Je suis heureux de comparaître aujourd'hui pour répondre à vos questions au sujet de la façon dont CIC concourt aux efforts de l'ensemble du gouvernement pour lutter contre le trafic des personnes.
Ma première observation est que la Loi sur l'immigration et la protection des réfugiés, qui est entrée en vigueur en 2002, est la première au Canada à considérer le trafic des personnes comme une infraction. Les individus qui en sont reconnus coupables sont passibles d'un emprisonnement maximal à vie ou d'une amende maximale d'un million de dollars, pénalité la plus élevée prévue par la Loi sur l'immigration. En comparaison, la pénalité prévue pour les personnes reconnues coupables d'avoir fait entrer clandestinement des gens au Canada n'est que la moitié de cette somme.
Deuxièmement, nous avons participé à un certain nombre d'initiatives, notamment une campagne d'affiches et une brochure. Je pense que les représentants du ministère de la Justice vous en ont montré des exemples. Nous continuons à distribuer ces affiches par l'entremise des bureaux des visas à l'étranger et lors des conférences internationales auxquelles nous participons.
L'une des priorités que s'est données CIC, au sein du groupe de travail, a été de trouver des moyens d'aider les victimes de trafic dans les limites de son mandat. Comme vous le savez, en mai 2006, le a diffusé aux agents d'immigration de nouvelles directives qui tiennent compte du besoin tout à fait particulier des victimes de trafic de posséder un statut d'immigrant.
Ces directives prévoient notamment que les victimes de trafic peuvent obtenir un permis de séjour temporaire les autorisant à demeurer au Canada pendant un maximum de 120 jours. Cette nouvelle mesure est destinée à aider les victimes à échapper à l'influence de leurs trafiquants, à établir leur besoin de protection à ce moment-là et à se remettre de leurs épreuves.
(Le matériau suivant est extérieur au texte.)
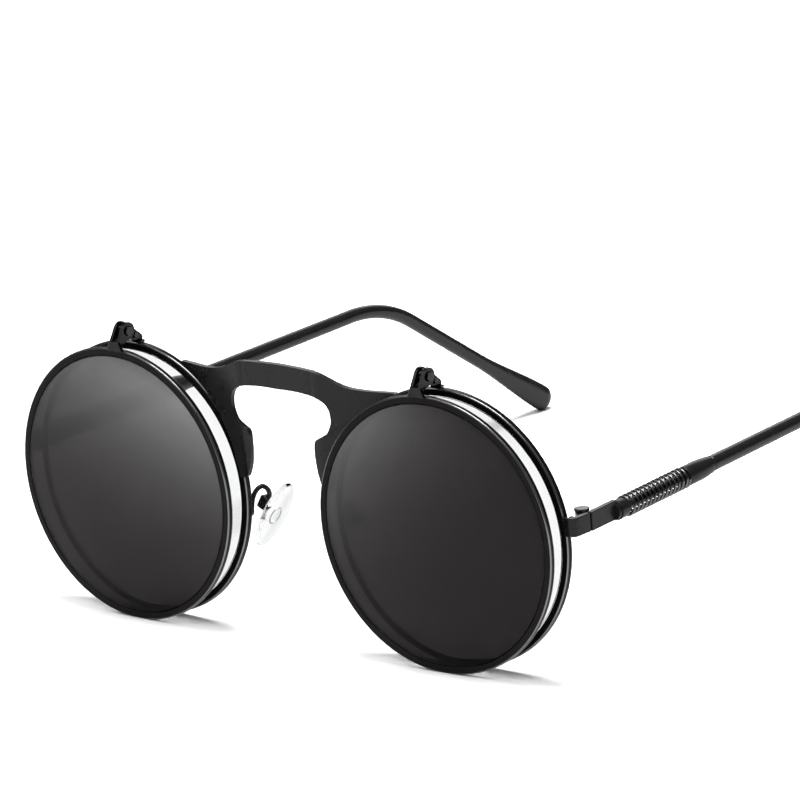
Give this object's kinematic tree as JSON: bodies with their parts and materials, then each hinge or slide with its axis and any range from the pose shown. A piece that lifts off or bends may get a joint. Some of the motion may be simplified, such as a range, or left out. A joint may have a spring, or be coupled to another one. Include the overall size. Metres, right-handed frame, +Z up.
{
  "type": "round flip-up sunglasses",
  "caption": "Round metal sunglasses: dark lenses in rims that flip up over clear lenses, keyhole bridge, rocking nose pads and folding temples with a wound spring.",
  "frame": {"origin": "centre of the bounding box's bottom, on the surface that the rear rims and both temple tips rest on", "axes": "+Z up, the lenses face -Y, the open temples run back along +Y, +X is the wearer's left"},
  "size_m": [0.1328, 0.1524, 0.0568],
  "materials": {
    "black_metal": "satin black plating",
    "dark_steel": "dark plated, polished",
    "dark_glass": "grey tint, glossy",
    "clear_glass": "clear, glossy",
    "clear_silicone": "clear, soft gloss",
    "black_plastic": "satin"
  },
  "bodies": {
    "front": {"bridge": "black_metal", "left_rim": "black_metal", "left_clear_lens": "clear_glass", "left_endpiece": "black_metal", "left_lock_upper": "black_metal", "left_lock_lower": "black_metal", "left_lock_screw": "dark_steel", "left_hinge_block": "black_metal", "left_hinge_screw": "dark_steel", "left_flip_base": "black_metal", "left_flip_stop": "dark_steel", "left_flip_screw": "dark_steel", "left_pad_arm": "black_metal", "left_pad_box": "black_metal", "left_pad_screw": "dark_steel", "right_rim": "black_metal", "right_clear_lens": "clear_glass", "right_endpiece": "black_metal", "right_lock_upper": "black_metal", "right_lock_lower": "black_metal", "right_lock_screw": "dark_steel", "right_hinge_block": "black_metal", "right_hinge_screw": "dark_steel", "right_flip_base": "black_metal", "right_flip_stop": "dark_steel", "right_flip_screw": "dark_steel", "right_pad_arm": "black_metal", "right_pad_box": "black_metal", "right_pad_screw": "dark_steel"},
    "left_pad": {"left_nose_pad": "clear_silicone", "left_pad_insert": "dark_steel"},
    "right_pad": {"right_nose_pad": "clear_silicone", "right_pad_insert": "dark_steel"},
    "left_flip": {"left_flip_rim": "black_metal", "left_dark_lens": "dark_glass", "left_flip_bracket": "black_metal"},
    "right_flip": {"right_flip_rim": "black_metal", "right_dark_lens": "dark_glass", "right_flip_bracket": "black_metal"},
    "left_temple": {"left_temple_plate": "black_metal", "left_front_ferrule": "black_metal", "left_temple_spring": "dark_steel", "left_core_rod": "dark_steel", "left_rear_ferrule": "black_metal", "left_temple_tip": "black_plastic"},
    "right_temple": {"right_temple_plate": "black_metal", "right_front_ferrule": "black_metal", "right_temple_spring": "dark_steel", "right_core_rod": "dark_steel", "right_rear_ferrule": "black_metal", "right_temple_tip": "black_plastic"}
  },
  "joints": [
    {"name": "left_temple_fold", "type": "hinge", "parent": "front", "child": "left_temple", "pos_m": [0.06263, -0.06312, 0.02962], "axis": [0, 0, 1], "range_deg": [0, 87]},
    {"name": "right_temple_fold", "type": "hinge", "parent": "front", "child": "right_temple", "pos_m": [-0.06263, -0.06312, 0.02962], "axis": [0, 0, -1], "range_deg": [0, 78]},
    {"name": "left_flip_lift", "type": "hinge", "parent": "front", "child": "left_flip", "pos_m": [0.03599, -0.07258, 0.05522], "axis": [-0.9993, -0.0384, 0], "range_deg": [0, 95]},
    {"name": "right_flip_lift", "type": "hinge", "parent": "front", "child": "right_flip", "pos_m": [-0.03599, -0.07258, 0.05522], "axis": [-0.9993, 0.0384, 0], "range_deg": [0, 95]},
    {"name": "left_pad_rock", "type": "hinge", "parent": "front", "child": "left_pad", "pos_m": [0.01135, -0.06467, 0.02317], "axis": [0.0617, 0.9903, -0.1248], "range_deg": [-8, 8]},
    {"name": "right_pad_rock", "type": "hinge", "parent": "front", "child": "right_pad", "pos_m": [-0.01135, -0.06467, 0.02317], "axis": [-0.0617, 0.9903, -0.1248], "range_deg": [-8, 8]}
  ]
}
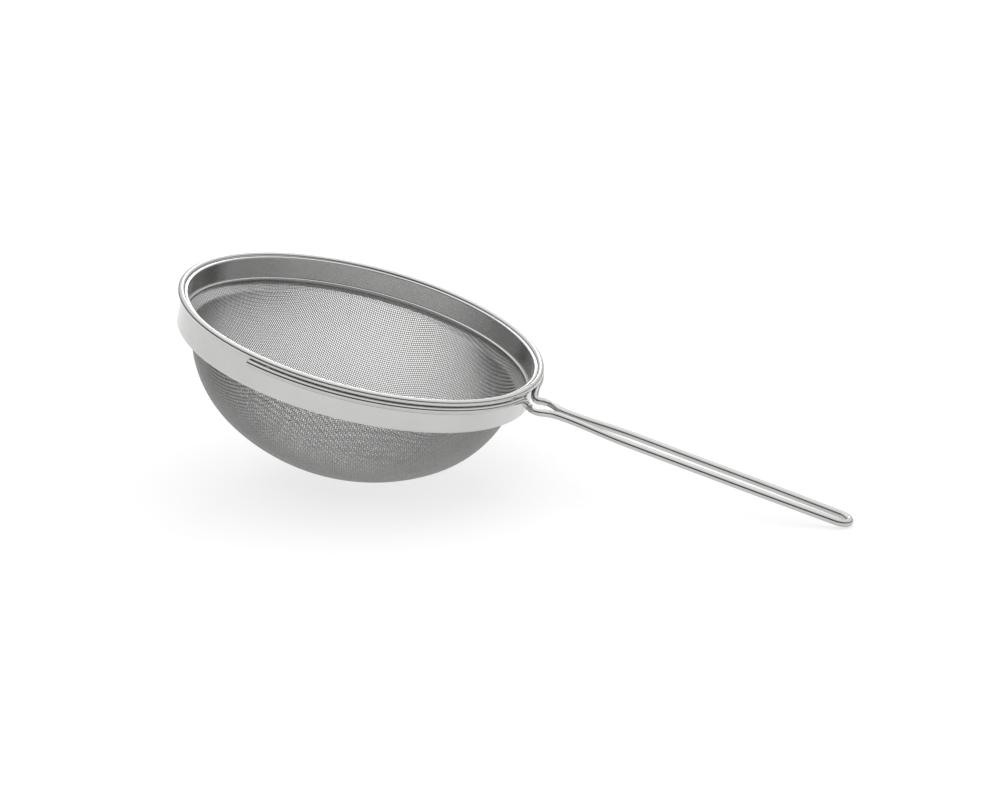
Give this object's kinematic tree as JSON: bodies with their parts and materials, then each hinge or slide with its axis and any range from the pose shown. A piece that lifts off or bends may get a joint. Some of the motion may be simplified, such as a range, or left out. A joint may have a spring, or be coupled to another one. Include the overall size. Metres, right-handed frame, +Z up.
{
  "type": "tea strainer",
  "caption": "Handled tea strainer: a round bowl of fine woven wire cloth in a rolled sheet rim, with a long loop handle of bent wire, lying on its bowl and handle end.",
  "frame": {"origin": "on the table, at the middle of the footprint (the bottom centre of the bounding box)", "axes": "+Z up from the table, +X towards the outer end of the handle, +Y to the left of the handle seen from the bowl; the strainer lies on its bowl and on its handle's end, with the rim's plane tipped down towards the handle by 15.1 degrees"},
  "size_m": [0.1466, 0.0808, 0.0439],
  "materials": {
    "sheet_steel": "rolled stainless sheet, satin, with faint lines round the rim",
    "wire_steel": "bright drawn stainless wire, electropolished",
    "wire_cloth": "plain woven stainless wire cloth",
    "weld_steel": "small spot welds, slightly duller and rougher than the wire"
  },
  "bodies": {
    "root": {"rim_collar": "sheet_steel", "rim_core_wire": "wire_steel", "clamp_ring": "sheet_steel", "mesh_bowl": "wire_cloth", "handle_wire": "wire_steel", "collar_seam_weld": "weld_steel", "left_inner_weld": "weld_steel", "left_outer_weld": "weld_steel", "right_inner_weld": "weld_steel", "right_outer_weld": "weld_steel"}
  },
  "joints": []
}
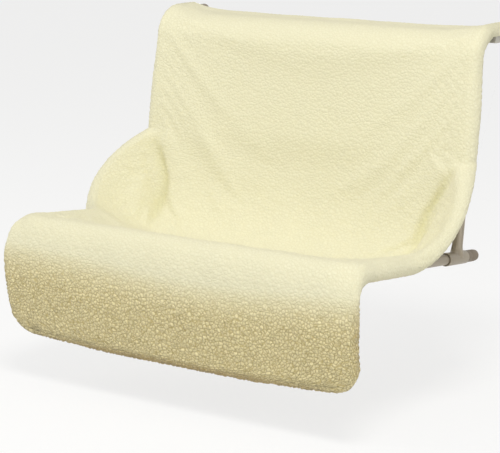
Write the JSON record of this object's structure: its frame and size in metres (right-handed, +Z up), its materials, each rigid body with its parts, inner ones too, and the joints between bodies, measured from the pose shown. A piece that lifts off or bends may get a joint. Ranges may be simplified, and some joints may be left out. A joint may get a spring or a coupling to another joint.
{
  "type": "radiator cat bed",
  "caption": "Hammock cat bed on a steel tube frame that hooks over a radiator's top edge, with a sherpa fleece cover and a hanging front flap.",
  "frame": {"origin": "mid-width on the radiator's top front edge, where the pads' plane meets the bumpers' plane", "axes": "+X along the radiator, to the right as seen from the room; +Y back into the radiator; +Z up"},
  "size_m": [0.532, 0.4222, 0.3844],
  "materials": {
    "frame_paint": "taupe powder coat, satin",
    "hook_steel": "bright zinc plated",
    "bumper_rubber": "taupe, matt",
    "pad_rubber": "pale grey, matt",
    "taupe_plastic": "fine grained",
    "dark_plastic": "fine grained",
    "cap_vinyl": "dipped vinyl, satin",
    "fleece": "cream sherpa pile",
    "lining": "plain knitted backing"
  },
  "bodies": {
    "bed": {"seat_frame": "frame_paint", "arm_left": "frame_paint", "arm_right": "frame_paint", "sleeve_left": "frame_paint", "sleeve_right": "frame_paint", "weld_left": "frame_paint", "weld_right": "frame_paint", "bumper_left": "bumper_rubber", "bumper_right": "bumper_rubber", "hook_pad_left": "pad_rubber", "hook_pad_right": "pad_rubber", "arm_collar_left": "taupe_plastic", "arm_collar_right": "taupe_plastic", "clamp_nut_left": "hook_steel", "clamp_nut_right": "hook_steel", "back_casing_left": "lining", "back_casing_right": "lining", "seat_casing_left": "lining", "seat_casing_right": "lining", "fleece_cover": "fleece", "front_tunnel": "lining", "flap_hem": "lining", "top_hem": "lining"},
    "hook_left": {"hook_rod_left": "hook_steel", "hook_cap_left": "cap_vinyl"},
    "hook_right": {"hook_rod_right": "hook_steel", "hook_cap_right": "cap_vinyl"},
    "clamp_left": {"clamp_screw_left": "hook_steel", "clamp_knob_left": "dark_plastic"},
    "clamp_right": {"clamp_screw_right": "hook_steel", "clamp_knob_right": "dark_plastic"}
  },
  "joints": [
    {"name": "hook_slide_left", "type": "slide", "parent": "bed", "child": "hook_left", "axis": [0, 1, 0], "range_m": [0, 0.03]},
    {"name": "hook_slide_right", "type": "slide", "parent": "bed", "child": "hook_right", "axis": [0, 1, 0], "range_m": [0, 0.03]},
    {"name": "clamp_turn_left", "type": "hinge", "parent": "bed", "child": "clamp_left", "pos_m": [-0.2415, 0.0575, 0.011], "axis": [-1, 0, 0], "range_deg": [0, 720]},
    {"name": "clamp_turn_right", "type": "hinge", "parent": "bed", "child": "clamp_right", "pos_m": [0.2415, 0.0575, 0.011], "axis": [1, 0, 0], "range_deg": [0, 720]}
  ]
}
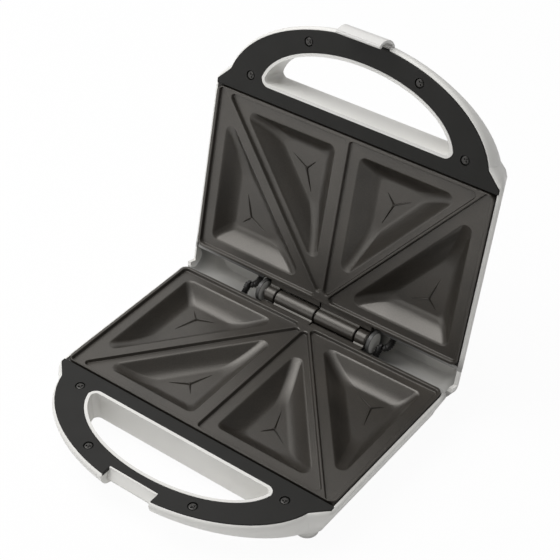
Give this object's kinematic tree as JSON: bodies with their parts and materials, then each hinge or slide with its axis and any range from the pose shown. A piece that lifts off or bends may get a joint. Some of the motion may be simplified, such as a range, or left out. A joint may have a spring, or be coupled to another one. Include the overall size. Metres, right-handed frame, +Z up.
{
  "type": "sandwich toaster",
  "caption": "Two-slice sandwich toaster standing open, with triangular cooking pockets, looped front handles, a rear hinge and a clip latch.",
  "frame": {"origin": "centre of the bounding box of the open toaster, on the surface that its feet stand on", "axes": "+X along the hinge to the right seen from the handles, +Y to the rear, +Z up"},
  "size_m": [0.2262, 0.2615, 0.2313],
  "materials": {
    "housing": "satin",
    "handle_cover": "matte",
    "dark_screw": "satin",
    "coated_plate": "satin",
    "heater_tube": "satin",
    "sheet_tray": "satin",
    "steel": "satin",
    "foot": "matte",
    "ceramic": "matte",
    "lead_sleeve": "matte",
    "red_lens": "gloss",
    "green_lens": "gloss",
    "lamp_glass": "gloss",
    "clip": "satin"
  },
  "bodies": {
    "base": {"base_casing": "housing", "base_handle_cover": "handle_cover", "base_cover_screws": "dark_screw", "base_plate": "coated_plate", "base_heater": "heater_tube", "base_reflector": "sheet_tray", "base_plate_screws": "steel", "feet": "foot", "outlet_bush": "housing", "thermostat": "ceramic", "thermal_fuse": "ceramic", "terminal_block": "ceramic", "left_sleeve_base": "lead_sleeve", "right_sleeve_base": "lead_sleeve"},
    "lid": {"lid_casing": "housing", "lid_handle_cover": "handle_cover", "lid_cover_screws": "dark_screw", "lid_plate": "coated_plate", "lid_heater": "heater_tube", "lid_reflector": "sheet_tray", "lid_plate_screws": "steel", "hinge_pin": "steel", "left_sleeve_lid": "lead_sleeve", "right_sleeve_lid": "lead_sleeve", "power_lens": "red_lens", "ready_lens": "green_lens", "power_lamp": "lamp_glass", "ready_lamp": "lamp_glass", "lamp_holder": "ceramic", "latch_pin": "steel"},
    "latch": {"latch": "clip"}
  },
  "joints": [
    {"name": "lid_hinge", "type": "hinge", "parent": "base", "child": "lid", "pos_m": [0, 0.07082, 0.0294], "axis": [1, 0, 0], "range_deg": [0, 104]},
    {"name": "latch_hinge", "type": "hinge", "parent": "lid", "child": "latch", "pos_m": [0, 0.12556, 0.22084], "axis": [1, 0, 0], "range_deg": [-10, 25]}
  ]
}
Le rajustement du statut d'immigrant ne règle certes pas entièrement le problème du trafic et de la victime de trafic, mais il s'agit tout de même d'une mesure importante. Il enlève en effet à la victime au moins un facteur d'angoisse et nous supprimons ainsi une source de victimisation potentielle continue. Les personnes en question ne seront pas renvoyées du Canada et on ne pourra pas les menacer de renvoi.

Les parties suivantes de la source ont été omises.